▸ Short task
Please take the entries below from the first line through the line containing "the shoulder seams." and repeat them exactly, leaving out everything after.

▸ Given entries

= = =

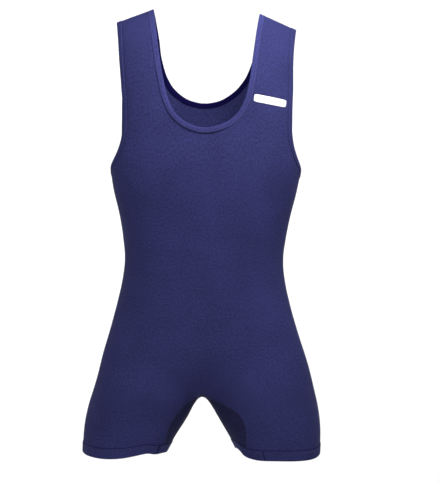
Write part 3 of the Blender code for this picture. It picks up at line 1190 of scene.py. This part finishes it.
@dataclass
class Panel:
    """Front or back panel, one piece from the leg bands to the shoulder seams.

    Each half is a grid. Its inner edge runs up the gusset seam, the centre and
    the neck, its outer edge up the side seam and the armhole. Under the
    bindings the cloth goes on into their fold.
    """

    form: SuitForm
    face: Face
    tuck: float = 3 * MM
    leg_rows: int = 32
    torso_rows: int = 56
    neck_rows: int = 60
    armhole_rows: int = 80
    columns: int = 64
    leg_crowd: float = 1.3
    edge_crowd: float = 0.72
    bend: float = 180 * MM
    bend_rows: float = 16
    bend_power: float = 4
    bend_columns: int = 10
    evening: float = 0.5
    strap_calm: float = 0.9
    calm_fade: float = 150 * MM
    side_samples: int = 1200

    @property
    def side_rows(self) -> int:
        """Rows up the side seam, so that both edges have as many in all."""
        return self.leg_rows + self.torso_rows + self.neck_rows - self.armhole_rows

    @property
    def covered(self) -> float:
        """Way from a finished edge to the panel's own, which lies in the binding's fold."""
        return self.form.binding_width - self.tuck

    def inner_edge(self, side: Side) -> Place:
        """Edge up the gusset seam, the centre and the neck.

        Args:
            side: Which half.

        Returns:
            Turns and levels.
        """
        way = self.face.value
        seam = SeamLine.gusset(self.form, self.face, side)
        seam_turns, seam_levels = seam.read(seam.stations(self.leg_rows, self.leg_crowd)[::-1])
        neck = SeamLine.neck(self.form, self.face)
        turns, levels = neck.shifted(-way * self.covered).read(neck.stations(self.neck_rows))
        centre = np.linspace(seam_levels[-1], levels[0], self.torso_rows + 1)
        middle = np.full(self.torso_rows, float(way))
        return (
            np.concatenate([seam_turns, middle, turns[1:]]),
            np.concatenate([seam_levels, centre[1:], levels[1:]]),
        )

    def outer_edge(self) -> Place:
        """Edge up the side seam and the armhole.

        Returns:
            Turns and levels.
        """
        arm = SeamLine.armhole(self.form, self.face)
        shifted = arm.shifted(self.face.value * self.covered)
        turns, levels = shifted.read(arm.stations(self.armhole_rows))
        turns[0] = 0
        low, high = self.form.band_line, self.form.height(levels[0])
        side = self.form.level(np.linspace(low, high, self.side_rows + 1))
        return (
            np.concatenate([np.zeros(self.side_rows), turns]),
            np.concatenate([side[:-1], levels]),
        )

    def row_levels(self, inner: Array, outer: Array, share: Array) -> Array:
        """Levels along each row.

        Rows are even in level at the inner edge and in height at the outer one.
        Each bends away from the corners at the crotch, the neck and the
        underarm near it, by a bell of the rows times a power of the way.

        Args:
            inner: Levels of the inner edge.
            outer: Levels of the outer edge.
            share: Way across, from 0 at the inner edge to 1.

        Returns:
            Levels, rows by columns.
        """
        form = self.form

        def pace(level: Array) -> Array:
            """Height over the chest line below it, and level above it."""
            return np.where(level < 0, form.height(level) - form.chest_line, level)

        steady = inner * (1 - share) + outer * share
        paced = pace(inner) * (1 - share) + pace(outer) * share
        paced = np.where(paced < 0, form.level(paced + form.chest_line), paced)
        row = np.arange(len(inner))[:, None]
        levels = steady * (1 - share) + paced * share
        for corner, bend, way in (
            (self.leg_rows, 1, 1 - share),
            (self.leg_rows + self.torso_rows, -1, 1 - share),
            (self.side_rows, -1, share),
        ):
            near = np.exp(-((row - corner) / self.bend_rows) ** 2)
            levels = levels + bend * self.bend * near * way ** self.bend_power * (1 - way)
        return levels

    def places(self, side: Side) -> Place:
        """Grid of a half, its columns crowded to both edges by a sine.

        Args:
            side: Which half.

        Returns:
            Turns and levels, rows by columns, with the tucked row first.
        """
        inner, outer = self.inner_edge(side), self.outer_edge()
        even = np.linspace(0, 1, self.columns + 1)
        share = even - self.edge_crowd * np.sin(2 * math.pi * even) / (2 * math.pi)
        turns = inner[0][:, None] * (1 - share) + outer[0][:, None] * share
        levels = self.row_levels(inner[1][:, None], outer[1][:, None], share[None, :])
        return np.vstack([turns[:1], turns]), np.vstack([self.form.lowered(levels[:1]), levels])

    def relief(self, points: Array, side: Side) -> Array:
        """Seam grooves and puckers over a half, calmer on the strap's inner edge.

        Args:
            points: Points of the half.
            side: Which half.

        Returns:
            Heights off the surface.
        """
        form, face, seam = self.form, self.face, SeamRelief()
        low, high = form.band_line - form.band_tuck, ARMHOLE[face][0][1] * MM
        gusset, side_seam, neck, armhole = (
            SewnLine.on(line, side) for line in (
                SeamLine.gusset(form, face, side),
                SeamLine.side_seam(form, low, high, self.side_samples),
                SeamLine.neck(form, face), SeamLine.armhole(form, face)))
        over_strap = eased(1 + points[..., 2] / self.calm_fade)
        calm = (1 - self.strap_calm * over_strap) * left_calm(points)
        return (
            seam.dip(points, gusset) + seam.dip(points, side_seam)
            + seam.ripple(points, neck, form.binding_width) * calm
            + seam.ripple(points, armhole, form.binding_width)
        )

    def rounded(self, points: Array) -> Array:
        """Half with the bend at the crotch's height drawn softer.

        Each round moves a point towards the middle of those above and below it,
        by a bell of its height over the crotch that fades out at both edges.

        Args:
            points: Points of the half.

        Returns:
            Moved points.
        """
        reach, rounds = SOFT_BEND[self.face]
        bell = np.exp(-((points[..., 2] - self.form.crotch) / (reach * MM)) ** 2)
        column = np.arange(points.shape[1])
        inward = np.minimum(column, column[::-1])
        share = (self.evening * bell * eased(inward / self.bend_columns))[1:-1, :, None]
        for _ in range(rounds):
            middle = (points[2:] + points[:-2]) / 2
            points[1:-1] += share * (middle - points[1:-1])
        return points

    def build(self, finishes: Finishes) -> bpy.types.Object:
        """Build the panel's cloth from both halves.

        Args:
            finishes: The suit's materials.

        Returns:
            The panel.
        """
        sheets = MeshSheets(f"{self.face.name.lower()}_cloth")
        for side in Side:
            turns, levels = self.places(side)
            points, out = self.form.surface(turns, levels, side)
            points = self.rounded(points + out * self.relief(points, side)[..., None])
            points[self.leg_rows + 1:self.leg_rows + self.torso_rows + 2, 0, 0] = 0
            cut = np.stack([self.form.cloth_across(turns) * side.value, levels], axis=-1)
            sheets.add(points, cut, turned=(self.face is Face.FRONT) == (side is Side.LEFT))
        return sheets.build_cloth(finishes.knit, self.form.cloth_wall)


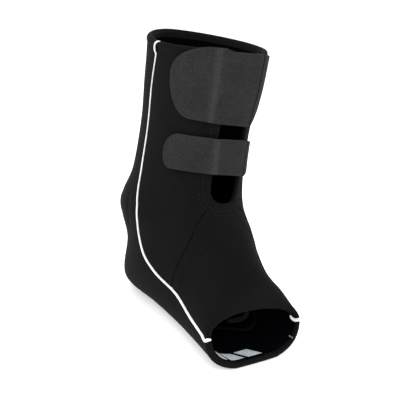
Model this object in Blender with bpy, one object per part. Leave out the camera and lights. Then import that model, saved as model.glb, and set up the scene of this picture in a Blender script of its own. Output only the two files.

= = =

▸ Problem solution
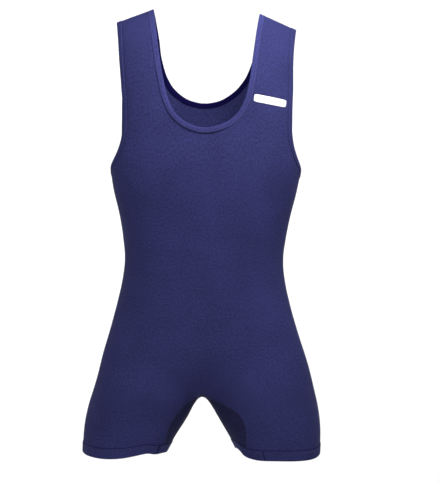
Write part 3 of the Blender code for this picture. It picks up at line 1190 of scene.py. This part finishes it.
@dataclass
class Panel:
    """Front or back panel, one piece from the leg bands to the shoulder seams.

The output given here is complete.